Despite the American Bar Association's position on this matter, there is no consensus in the legal field as a whole regarding the specific duties of paralegals/legal assistants, and some law firms and legal departments still maintain paralegal and legal assistant as separate job titles.

==Certified Paralegals vs. Certificated Paralegals==

According to the American Bar Association, there is a distinction between "certified" paralegals and "certificated" paralegals, and the terms are not interchangeable. Certified Paralegals have passed a professional exam, and certificated paralegals have completed a paralegal program or other preparatory education through an academic institution. Certificated paralegals are generally eligible to take one of several certification exams after graduating from an approved paralegal program.

Occasionally, paralegals mistakenly refer to themselves as an "ABA Certified Paralegal" in reference to the certificate that they were given upon completion of paralegal school. This is entirely different from certification. A certificate from paralegal school is a Certificate of Completion. The paralegal school these paralegals attended has been approved by the ABA. Out of approximately 1500 paralegal schools in the U.S., only about 280 have been approved by the ABA. The school must meet certain qualifications set down by the ABA and pay upfront and annual fees to maintain its approval status. When a student completes the 4-month, 2-year or 4-year program, they are given a "certificate of completion" but are not "certified".

==Sources of national and state-specific paralegal certifications (United States)==
===Certification by the National Association of Legal Assistants===
CP or CLA is the post-nominal credential in the United States earned by paralegals who have passed the Certified Paralegal Exam and have met up education and experience requirements for certification as a CP or CLA. The CP and CLA credential is recognized by the American Bar Association and State Bars.

To become a CP in the United States, the candidate voluntarily passes the Certified Paralegal Exam (CP Exam). The Certified Paralegal program - the oldest in the United States - was established in 1976 and is administered by the National Association of Legal Assistants (NALA). The CP designation is a certification duly registered with the U.S. Patent and Trademark Office (No. 78213275)

The term "certified paralegal" is not owned by NALA or any other organization (just as the term "Certified Public Account" is not owned by the various organizations that offer accountant certification). The term is not proprietary to NALA, only the certification mark is (image and mark information is available via the U.S. Patent Office: Trademark Search and via NALA).

According to Legal Assistant Today magazine, the CP Exam has a 45-50% pass rate.

After a paralegal obtains the CP credential, he or she is eligible to participate in the Advanced Paralegal Certification program. The credential awarded after successful completion of the program is the "ACP" credential. A CP must complete an ACP course and pass an exam which demonstrates advanced knowledge in the specific practice area or areas of practice in which the course is taken

===Certification by the National Federation of Paralegal Associations===

The National Federation of Paralegal Associations, or NFPA, offers two certification programs.
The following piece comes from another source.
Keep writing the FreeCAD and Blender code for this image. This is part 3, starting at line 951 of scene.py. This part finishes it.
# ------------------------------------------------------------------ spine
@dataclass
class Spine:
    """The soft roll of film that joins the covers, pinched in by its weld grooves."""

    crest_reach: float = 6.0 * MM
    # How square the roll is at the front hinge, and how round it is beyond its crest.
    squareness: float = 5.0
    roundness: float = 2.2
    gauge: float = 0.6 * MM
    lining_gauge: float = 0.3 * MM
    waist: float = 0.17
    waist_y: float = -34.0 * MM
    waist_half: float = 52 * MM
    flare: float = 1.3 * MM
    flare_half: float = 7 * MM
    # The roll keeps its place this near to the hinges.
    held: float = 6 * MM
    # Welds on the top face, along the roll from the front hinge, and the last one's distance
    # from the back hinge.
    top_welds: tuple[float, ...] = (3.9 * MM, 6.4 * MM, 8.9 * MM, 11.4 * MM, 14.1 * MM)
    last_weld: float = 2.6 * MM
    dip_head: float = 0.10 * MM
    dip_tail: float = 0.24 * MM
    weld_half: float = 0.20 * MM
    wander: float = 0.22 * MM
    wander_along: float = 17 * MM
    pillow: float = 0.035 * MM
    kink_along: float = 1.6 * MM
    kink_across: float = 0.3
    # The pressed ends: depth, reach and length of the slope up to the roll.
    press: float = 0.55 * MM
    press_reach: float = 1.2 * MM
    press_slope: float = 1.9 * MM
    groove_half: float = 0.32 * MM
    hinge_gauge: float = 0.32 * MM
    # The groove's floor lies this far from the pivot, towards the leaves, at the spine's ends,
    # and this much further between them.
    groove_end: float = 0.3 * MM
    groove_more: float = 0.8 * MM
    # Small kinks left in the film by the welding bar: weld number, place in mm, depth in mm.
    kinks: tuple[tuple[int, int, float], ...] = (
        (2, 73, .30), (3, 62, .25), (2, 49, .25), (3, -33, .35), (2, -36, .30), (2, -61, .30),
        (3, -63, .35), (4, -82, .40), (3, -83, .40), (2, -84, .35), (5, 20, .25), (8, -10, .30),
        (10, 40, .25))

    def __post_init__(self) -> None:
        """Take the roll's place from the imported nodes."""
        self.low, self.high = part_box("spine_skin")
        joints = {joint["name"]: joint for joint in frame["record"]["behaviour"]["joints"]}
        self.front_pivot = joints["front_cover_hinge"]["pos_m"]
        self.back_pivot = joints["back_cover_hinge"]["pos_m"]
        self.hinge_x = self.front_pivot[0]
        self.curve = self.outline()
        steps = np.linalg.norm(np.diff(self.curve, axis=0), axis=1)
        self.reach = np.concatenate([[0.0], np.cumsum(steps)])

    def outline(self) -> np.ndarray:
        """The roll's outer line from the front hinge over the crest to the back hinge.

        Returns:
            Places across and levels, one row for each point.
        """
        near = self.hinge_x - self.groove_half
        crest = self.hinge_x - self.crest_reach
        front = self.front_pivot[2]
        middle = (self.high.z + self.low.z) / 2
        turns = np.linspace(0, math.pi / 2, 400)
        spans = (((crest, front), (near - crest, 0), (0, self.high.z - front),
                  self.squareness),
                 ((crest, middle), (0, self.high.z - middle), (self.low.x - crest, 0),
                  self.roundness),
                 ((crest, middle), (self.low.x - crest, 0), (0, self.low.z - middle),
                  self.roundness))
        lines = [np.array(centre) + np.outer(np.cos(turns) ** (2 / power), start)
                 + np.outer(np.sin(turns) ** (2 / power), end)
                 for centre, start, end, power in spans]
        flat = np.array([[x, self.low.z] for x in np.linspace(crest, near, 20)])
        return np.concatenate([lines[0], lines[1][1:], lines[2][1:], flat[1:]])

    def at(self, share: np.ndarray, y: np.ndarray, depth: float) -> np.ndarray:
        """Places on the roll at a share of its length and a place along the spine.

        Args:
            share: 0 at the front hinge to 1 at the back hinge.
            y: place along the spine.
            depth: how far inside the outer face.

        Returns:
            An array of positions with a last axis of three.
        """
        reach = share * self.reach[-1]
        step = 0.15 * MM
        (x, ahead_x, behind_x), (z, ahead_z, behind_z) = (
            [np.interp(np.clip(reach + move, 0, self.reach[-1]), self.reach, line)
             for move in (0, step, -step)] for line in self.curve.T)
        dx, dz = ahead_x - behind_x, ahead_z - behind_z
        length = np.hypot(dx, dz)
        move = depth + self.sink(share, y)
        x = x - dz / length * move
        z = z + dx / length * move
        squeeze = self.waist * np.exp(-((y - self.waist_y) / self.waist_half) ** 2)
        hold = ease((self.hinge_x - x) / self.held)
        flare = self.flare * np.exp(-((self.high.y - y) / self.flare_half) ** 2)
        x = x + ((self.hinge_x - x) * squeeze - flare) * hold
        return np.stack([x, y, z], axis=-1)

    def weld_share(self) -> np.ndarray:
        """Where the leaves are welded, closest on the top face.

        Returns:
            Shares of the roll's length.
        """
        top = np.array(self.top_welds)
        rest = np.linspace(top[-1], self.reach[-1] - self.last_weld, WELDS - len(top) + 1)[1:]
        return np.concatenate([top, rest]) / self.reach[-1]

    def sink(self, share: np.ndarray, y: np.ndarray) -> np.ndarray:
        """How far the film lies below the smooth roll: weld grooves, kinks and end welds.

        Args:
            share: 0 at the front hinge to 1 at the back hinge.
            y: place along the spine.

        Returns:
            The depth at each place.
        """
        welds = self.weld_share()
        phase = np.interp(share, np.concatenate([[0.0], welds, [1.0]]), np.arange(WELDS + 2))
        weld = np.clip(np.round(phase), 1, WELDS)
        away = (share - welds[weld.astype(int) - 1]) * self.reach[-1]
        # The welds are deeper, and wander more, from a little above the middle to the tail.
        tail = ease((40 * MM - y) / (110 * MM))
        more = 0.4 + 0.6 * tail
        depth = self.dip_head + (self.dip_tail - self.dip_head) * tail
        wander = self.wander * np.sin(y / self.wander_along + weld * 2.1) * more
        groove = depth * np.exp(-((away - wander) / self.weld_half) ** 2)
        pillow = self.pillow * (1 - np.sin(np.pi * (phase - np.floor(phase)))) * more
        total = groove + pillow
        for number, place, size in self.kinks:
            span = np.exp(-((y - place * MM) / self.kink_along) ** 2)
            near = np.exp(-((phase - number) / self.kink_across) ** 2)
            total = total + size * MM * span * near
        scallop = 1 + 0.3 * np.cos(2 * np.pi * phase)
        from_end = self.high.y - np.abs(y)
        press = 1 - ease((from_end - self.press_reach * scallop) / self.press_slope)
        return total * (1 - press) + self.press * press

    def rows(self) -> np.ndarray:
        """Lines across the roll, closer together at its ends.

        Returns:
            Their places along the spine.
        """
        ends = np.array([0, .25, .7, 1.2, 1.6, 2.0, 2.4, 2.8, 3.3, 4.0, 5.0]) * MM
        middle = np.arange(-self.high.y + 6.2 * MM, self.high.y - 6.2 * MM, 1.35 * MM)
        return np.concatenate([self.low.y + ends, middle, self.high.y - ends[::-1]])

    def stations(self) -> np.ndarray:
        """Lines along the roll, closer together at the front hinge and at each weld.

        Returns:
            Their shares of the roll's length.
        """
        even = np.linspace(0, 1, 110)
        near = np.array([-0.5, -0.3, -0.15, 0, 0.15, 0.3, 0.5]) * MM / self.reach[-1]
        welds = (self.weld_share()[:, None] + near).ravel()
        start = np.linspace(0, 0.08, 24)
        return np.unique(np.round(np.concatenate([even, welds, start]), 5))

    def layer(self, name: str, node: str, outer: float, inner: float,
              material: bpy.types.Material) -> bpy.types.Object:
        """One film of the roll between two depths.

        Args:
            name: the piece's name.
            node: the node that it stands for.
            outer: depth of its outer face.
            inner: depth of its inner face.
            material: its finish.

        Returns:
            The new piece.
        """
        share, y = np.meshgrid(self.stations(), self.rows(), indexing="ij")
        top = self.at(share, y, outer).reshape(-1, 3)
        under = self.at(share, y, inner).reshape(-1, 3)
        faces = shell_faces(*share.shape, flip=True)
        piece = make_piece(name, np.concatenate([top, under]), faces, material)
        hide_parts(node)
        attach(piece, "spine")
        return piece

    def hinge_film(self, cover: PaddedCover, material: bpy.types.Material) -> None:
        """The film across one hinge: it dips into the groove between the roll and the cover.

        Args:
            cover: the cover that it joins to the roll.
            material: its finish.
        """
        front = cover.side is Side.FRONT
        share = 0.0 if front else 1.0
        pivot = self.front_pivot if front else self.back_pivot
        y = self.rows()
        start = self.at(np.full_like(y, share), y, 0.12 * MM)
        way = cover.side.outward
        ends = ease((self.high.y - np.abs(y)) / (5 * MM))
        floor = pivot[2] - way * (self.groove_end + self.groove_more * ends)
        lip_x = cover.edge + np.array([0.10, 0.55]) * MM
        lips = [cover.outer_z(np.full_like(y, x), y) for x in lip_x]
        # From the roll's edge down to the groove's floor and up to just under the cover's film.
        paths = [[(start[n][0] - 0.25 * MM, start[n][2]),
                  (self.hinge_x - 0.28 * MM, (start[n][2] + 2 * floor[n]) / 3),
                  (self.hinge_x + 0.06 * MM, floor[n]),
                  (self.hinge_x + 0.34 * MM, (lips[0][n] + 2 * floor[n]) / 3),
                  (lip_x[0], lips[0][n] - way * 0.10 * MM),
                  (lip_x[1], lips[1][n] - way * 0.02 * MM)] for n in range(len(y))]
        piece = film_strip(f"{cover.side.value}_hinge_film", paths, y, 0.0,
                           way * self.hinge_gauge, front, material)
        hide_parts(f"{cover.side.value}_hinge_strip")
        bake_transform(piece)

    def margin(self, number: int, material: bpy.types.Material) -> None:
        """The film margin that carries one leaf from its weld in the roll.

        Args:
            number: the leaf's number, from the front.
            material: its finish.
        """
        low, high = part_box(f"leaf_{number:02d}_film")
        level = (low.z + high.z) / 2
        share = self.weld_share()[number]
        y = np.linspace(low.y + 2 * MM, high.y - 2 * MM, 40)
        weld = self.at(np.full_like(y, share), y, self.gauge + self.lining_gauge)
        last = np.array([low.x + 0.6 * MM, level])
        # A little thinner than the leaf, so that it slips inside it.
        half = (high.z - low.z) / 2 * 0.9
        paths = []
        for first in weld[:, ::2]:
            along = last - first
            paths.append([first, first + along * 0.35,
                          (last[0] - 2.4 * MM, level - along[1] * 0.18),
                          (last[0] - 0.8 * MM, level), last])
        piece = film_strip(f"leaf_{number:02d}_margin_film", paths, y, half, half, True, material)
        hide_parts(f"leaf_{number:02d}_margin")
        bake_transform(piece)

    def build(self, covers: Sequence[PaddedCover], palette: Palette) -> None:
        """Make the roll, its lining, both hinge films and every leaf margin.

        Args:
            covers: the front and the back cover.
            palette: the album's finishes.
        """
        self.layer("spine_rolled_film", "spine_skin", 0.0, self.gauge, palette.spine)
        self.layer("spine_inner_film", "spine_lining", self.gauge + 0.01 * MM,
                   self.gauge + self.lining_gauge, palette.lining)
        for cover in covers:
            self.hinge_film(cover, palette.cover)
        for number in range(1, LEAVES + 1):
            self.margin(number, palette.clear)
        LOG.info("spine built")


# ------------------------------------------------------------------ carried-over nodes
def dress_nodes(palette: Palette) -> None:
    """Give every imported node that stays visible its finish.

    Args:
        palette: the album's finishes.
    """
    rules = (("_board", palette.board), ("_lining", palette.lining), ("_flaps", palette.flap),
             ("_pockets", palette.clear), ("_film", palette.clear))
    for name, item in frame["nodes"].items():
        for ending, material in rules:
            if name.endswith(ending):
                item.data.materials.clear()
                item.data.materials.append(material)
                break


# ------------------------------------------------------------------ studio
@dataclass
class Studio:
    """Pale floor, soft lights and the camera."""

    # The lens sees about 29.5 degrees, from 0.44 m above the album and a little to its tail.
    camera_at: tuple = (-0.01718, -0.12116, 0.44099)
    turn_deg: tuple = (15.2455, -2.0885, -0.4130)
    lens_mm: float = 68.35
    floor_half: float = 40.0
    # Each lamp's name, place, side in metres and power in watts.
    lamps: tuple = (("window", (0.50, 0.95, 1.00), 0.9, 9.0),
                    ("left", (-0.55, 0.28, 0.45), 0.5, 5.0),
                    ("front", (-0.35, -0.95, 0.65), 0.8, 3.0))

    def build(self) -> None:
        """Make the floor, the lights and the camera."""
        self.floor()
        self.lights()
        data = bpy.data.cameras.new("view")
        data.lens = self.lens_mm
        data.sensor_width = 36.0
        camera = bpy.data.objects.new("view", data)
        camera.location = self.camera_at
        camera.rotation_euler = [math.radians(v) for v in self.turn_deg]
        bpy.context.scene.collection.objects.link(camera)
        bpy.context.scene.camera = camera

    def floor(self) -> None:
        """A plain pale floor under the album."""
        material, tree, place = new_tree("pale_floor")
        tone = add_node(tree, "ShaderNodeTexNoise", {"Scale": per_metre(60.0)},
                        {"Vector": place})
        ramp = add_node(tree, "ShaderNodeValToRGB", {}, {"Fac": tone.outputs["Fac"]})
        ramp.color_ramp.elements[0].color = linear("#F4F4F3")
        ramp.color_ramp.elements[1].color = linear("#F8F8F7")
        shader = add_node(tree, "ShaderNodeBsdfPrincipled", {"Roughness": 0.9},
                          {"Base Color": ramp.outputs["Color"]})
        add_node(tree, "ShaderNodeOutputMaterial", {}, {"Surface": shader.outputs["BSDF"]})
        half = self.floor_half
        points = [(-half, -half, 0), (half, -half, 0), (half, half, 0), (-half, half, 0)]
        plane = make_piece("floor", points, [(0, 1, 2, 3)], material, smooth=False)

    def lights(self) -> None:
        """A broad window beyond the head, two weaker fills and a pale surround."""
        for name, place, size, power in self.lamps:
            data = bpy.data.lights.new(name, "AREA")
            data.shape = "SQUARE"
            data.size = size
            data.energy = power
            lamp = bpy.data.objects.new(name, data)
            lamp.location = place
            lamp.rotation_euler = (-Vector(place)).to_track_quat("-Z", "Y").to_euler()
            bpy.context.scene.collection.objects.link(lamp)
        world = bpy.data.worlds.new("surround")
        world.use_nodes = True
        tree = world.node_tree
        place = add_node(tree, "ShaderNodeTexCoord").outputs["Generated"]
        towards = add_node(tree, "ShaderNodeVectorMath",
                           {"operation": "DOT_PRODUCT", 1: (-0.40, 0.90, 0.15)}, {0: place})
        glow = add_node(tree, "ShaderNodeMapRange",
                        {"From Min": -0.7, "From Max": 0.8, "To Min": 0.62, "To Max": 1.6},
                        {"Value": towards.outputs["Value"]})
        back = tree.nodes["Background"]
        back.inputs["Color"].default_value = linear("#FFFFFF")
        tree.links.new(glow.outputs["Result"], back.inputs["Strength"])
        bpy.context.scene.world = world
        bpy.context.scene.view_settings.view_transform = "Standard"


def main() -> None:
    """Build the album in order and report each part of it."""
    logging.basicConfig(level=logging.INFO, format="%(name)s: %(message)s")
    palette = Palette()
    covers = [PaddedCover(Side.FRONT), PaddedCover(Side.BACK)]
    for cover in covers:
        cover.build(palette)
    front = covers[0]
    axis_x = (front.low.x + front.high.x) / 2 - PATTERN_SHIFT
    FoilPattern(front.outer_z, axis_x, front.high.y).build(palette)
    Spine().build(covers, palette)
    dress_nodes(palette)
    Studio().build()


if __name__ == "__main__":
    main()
Their Paralegal Advanced
Competency Exam (PACE) was established in 1996. Their Paralegal CORE Competency Exam (PCCE) was established in 2011. A paralegal who completes the certification process through the NFPA earns the credential Registered Paralegal (RP) for completion of the PACE Exam and Core Registered Paralegal (CRP) for completion of the PCCE Exam. The Paralegal CORE Competency Exam (PCCE) was developed to assess the knowledge, skills and ability of early-career and entry-level paralegals. The PACE exam consists of hypothetical questions testing advanced application of general knowledge, paralegal experience, and critical analysis obtained only by a higher level of education and actual work experience. The RP and CRP credentials are recognized by the American Bar Association and State Bars.
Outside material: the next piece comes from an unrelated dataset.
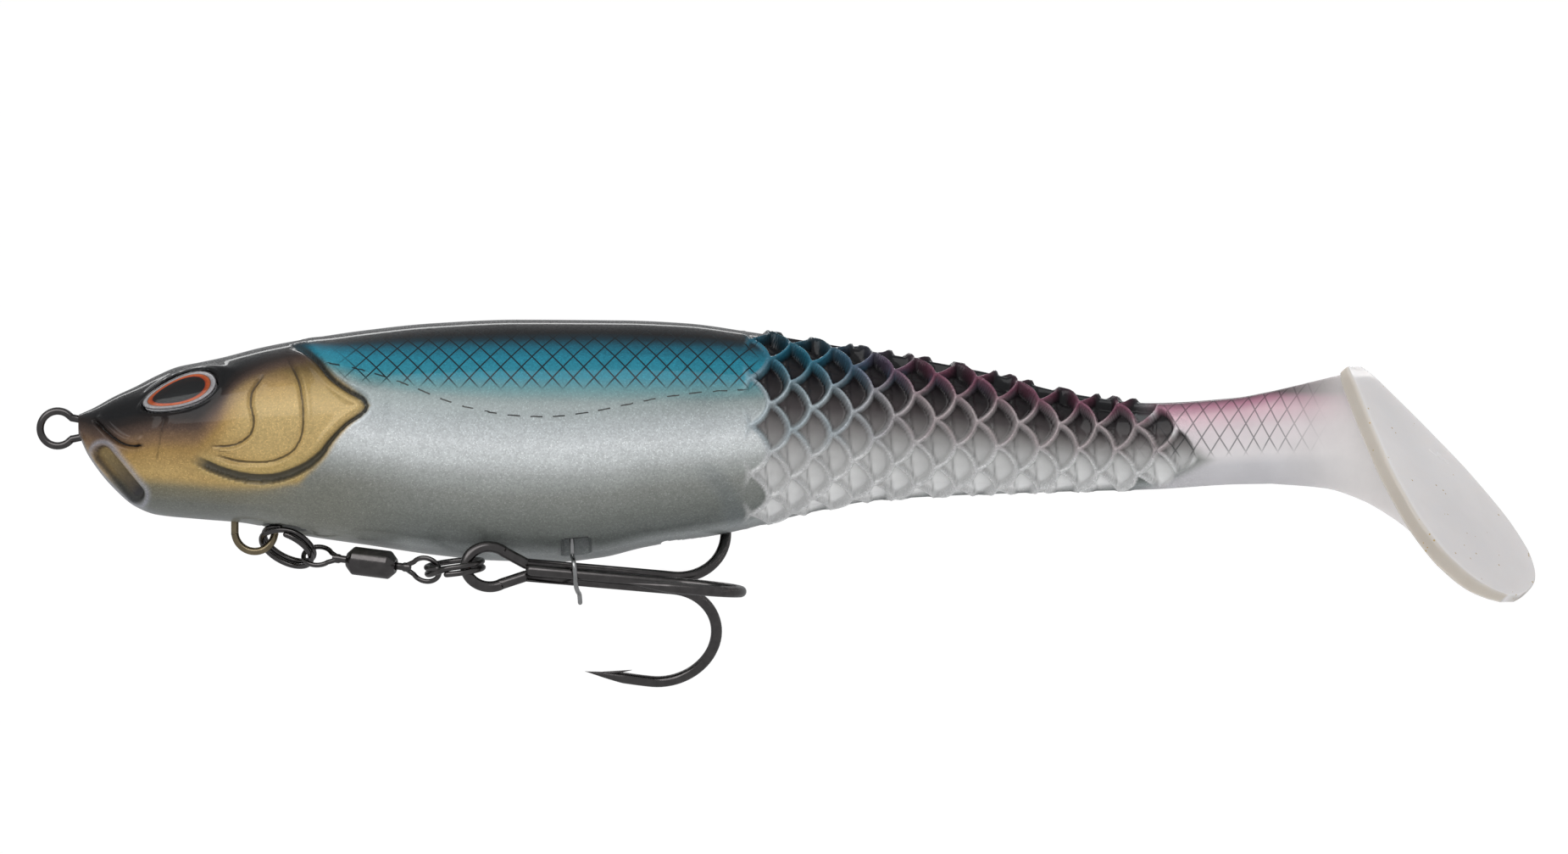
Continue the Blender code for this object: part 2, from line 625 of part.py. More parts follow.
def main():
    clear_scene()
    parts = collection("swimbait")
    cutters = collection("cutters", hidden=True)
    soft = material("soft_pvc", (0.55, 0.62, 0.62), 0.2)
    tail = material("tail_pvc", (0.72, 0.66, 0.70), 0.22)
    steel = material("stainless_wire", (0.42, 0.41, 0.40), 0.25, 1.0)
    brass = material("brass_wire", (0.72, 0.58, 0.32), 0.3, 1.0)
    nickel = material("black_nickel", (0.09, 0.085, 0.085), 0.2, 1.0)
    lead = material("cast_weight", (0.35, 0.36, 0.38), 0.55, 1.0)
    foil = material("eye_foil", (0.75, 0.16, 0.04), 0.3)
    lens = material("eye_lens", (0.9, 0.92, 0.95), 0.03, 0.0, 0.35)

    build_forebody(parts, cutters, soft)
    build_tail(parts, cutters, tail)

    wire("harness_wire", harness_path(), HARNESS_WIRE, parts, steel)
    wire("hanger_wire", hanger_path(), HARNESS_WIRE, parts, brass)
    weight = loft("keel_weight", keel_weight_rings(), parts, lead)
    for name, path in (("harness_bore", harness_path()), ("hanger_bore", hanger_path())):
        bore = wire(name, run_on(path, GAP), HARNESS_WIRE + 0.2, cutters)
        boolean(weight, "DIFFERENCE", as_cutter(bore))
    apply_modifiers(weight)
    for side_name, side in EYE_SIDES:
        eye_solid("eye_foil_" + side_name, side, EYE_FOIL, parts, foil)
        eye_solid("eye_lens_" + side_name, side, EYE_LENS, parts, lens)

    wire("split_ring_front", front_ring_path(), RING_WIRE, parts, nickel)
    wire("split_ring_rear", rear_ring_path(), REAR_RING_WIRE, parts, nickel)
    for name, sign in (("swivel_front_eye", -1), ("swivel_rear_eye", 1)):
        eye, stem = swivel_eye(name, sign, parts, nickel)
        cutters.objects.link(stem)
        parts.objects.unlink(stem)
        boolean(eye, "UNION", as_cutter(stem))
        apply_modifiers(eye)
    mesh_object("swivel_barrel", barrel_mesh("swivel_barrel"), parts, nickel)

    points, taper = treble_double_path()
    wire("treble_double_hook", points, HOOK_WIRE, parts, nickel, radii=taper)
    points, taper = treble_single_path()
    wire("treble_single_hook", points, HOOK_WIRE, parts, nickel, radii=taper)
    wire("hook_keeper_pin", keeper_path(), KEEPER_WIRE, parts, steel)


if __name__ == "__main__":
    main()
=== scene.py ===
"""Looks for the paddle-tail swimbait: a painted soft skin with a scale lattice, and its plated hardware.

Lengths are written in millimetres in the part's frame and turned into metres on the way out.  The skin is
worked out on the straight body, where s is the length along it, and is then bent as the tail lies at rest.
The studio round it is written in metres.
"""

import math

import bmesh
import bpy
import numpy as np
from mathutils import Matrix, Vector


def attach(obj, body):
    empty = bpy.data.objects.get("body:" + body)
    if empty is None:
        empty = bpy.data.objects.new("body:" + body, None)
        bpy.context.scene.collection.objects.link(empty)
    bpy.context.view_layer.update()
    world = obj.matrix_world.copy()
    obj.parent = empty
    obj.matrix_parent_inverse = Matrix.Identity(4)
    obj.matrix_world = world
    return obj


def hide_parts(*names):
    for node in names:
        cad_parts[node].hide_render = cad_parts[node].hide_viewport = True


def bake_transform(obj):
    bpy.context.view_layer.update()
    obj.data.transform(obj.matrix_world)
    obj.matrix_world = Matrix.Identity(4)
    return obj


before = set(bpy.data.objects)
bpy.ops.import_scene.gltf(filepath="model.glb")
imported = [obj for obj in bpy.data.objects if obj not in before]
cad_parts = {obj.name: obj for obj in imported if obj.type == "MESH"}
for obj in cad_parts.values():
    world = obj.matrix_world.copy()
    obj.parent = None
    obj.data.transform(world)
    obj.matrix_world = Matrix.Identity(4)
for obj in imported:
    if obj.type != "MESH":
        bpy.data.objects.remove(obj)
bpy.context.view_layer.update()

MM = 0.001
FAR = 9.0                                  # stands for any distance too great to matter

# --- the soft body's own lines, as (s, height or half width) ------------------------------------
BACK_LINE = ((2.9, 1.9), (4.9, 2.8), (7.8, 4.4), (10.8, 5.8), (13.7, 7.3), (16.6, 8.5), (19.5, 9.1),
             (22.4, 9.7), (28.3, 11.2), (34.1, 12.3), (42.9, 13.6), (51.7, 14.5), (63.4, 15.0), (78.0, 14.9),
             (86.7, 14.5), (95.5, 13.3), (104.3, 11.9), (116.0, 10.0), (127.7, 7.8), (139.3, 4.9),
             (151.0, 3.5), (162.7, 4.2), (168.0, 5.1))
BELLY_LINE = ((2.9, -0.9), (4.4, -4.0), (7.8, -8.3), (10.8, -10.8), (13.7, -11.9), (19.5, -12.5),
              (25.4, -13.0), (34.1, -14.8), (42.9, -16.1), (51.7, -17.4), (60.0, -18.2), (69.0, -18.4),
              (75.0, -17.8), (80.9, -16.4), (92.5, -14.4), (104.2, -11.5), (113.0, -9.9), (124.7, -9.2),
              (139.3, -8.7), (151.0, -8.4), (162.7, -7.7), (168.0, -7.6))
HALF_WIDTH = ((2.9, 1.4), (5.0, 3.5), (9.0, 5.9), (14.0, 8.1), (22.0, 10.3), (34.0, 11.8), (55.0, 12.5),
              (75.0, 11.9), (95.0, 9.8), (115.0, 7.3), (135.0, 5.1), (150.0, 3.8), (165.0, 2.8), (168.0, 2.6))
UPPER_FULLNESS, LOWER_FULLNESS = 2.15, 1.95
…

===Certification by NALS, The Association for Legal Professionals (formerly National Association of Legal Secretaries)===

The Association for Legal Professionals, or NALS, previously the National Association of Legal Secretaries, offers the Professional Paralegal Exam, which was established in 2004. A paralegal who completes the certification process through NALS earns the credential Professional Paralegal (PP). The PP credential is recognized by the American Bar Association and State Bars and requires 900 clock hours to take the test.

===Certification by the American Alliance of Paralegals===

The American Alliance of Paralegals (AAPI) awards the designation American Alliance Certified Paralegal (AACP). The AACP credential is recognized by the American Bar Association and State Bars.

===State specific certifications===

The American Bar Association recognizes the national certification set forth above and the voluntary state-specific certifications of the:

- Florida Bar
- North Carolina State Bar
- Ohio State Bar Association
- South Carolina Bar
- Texas Board of Legal Specialization

Although California does not certify paralegals in general, California legislation (AB 1761) makes it unlawful for persons to identify themselves as paralegals unless they meet certain requirements. Paralegals must also complete continuing legal education every two years in order to lawfully perform services or identify as a paralegal.

==Ethics==
All certifying bodies require applicants to complete a special examination containing ethics to become certified. Most exams require the knowledge of the American Bar Association's Model Rules of Professional Conduct. NALA also has its own Code of Ethics and Professional Responsibility.

==Continuing Legal Education (CLE)==

Just like attorneys, all certifying bodies require applicants to take continuing legal education courses in order to renew their certification. Credentials may be revoked from certified paralegals who fail to meet the recertification requirements. The paralegal must then retake the certifying exam again to use the credential.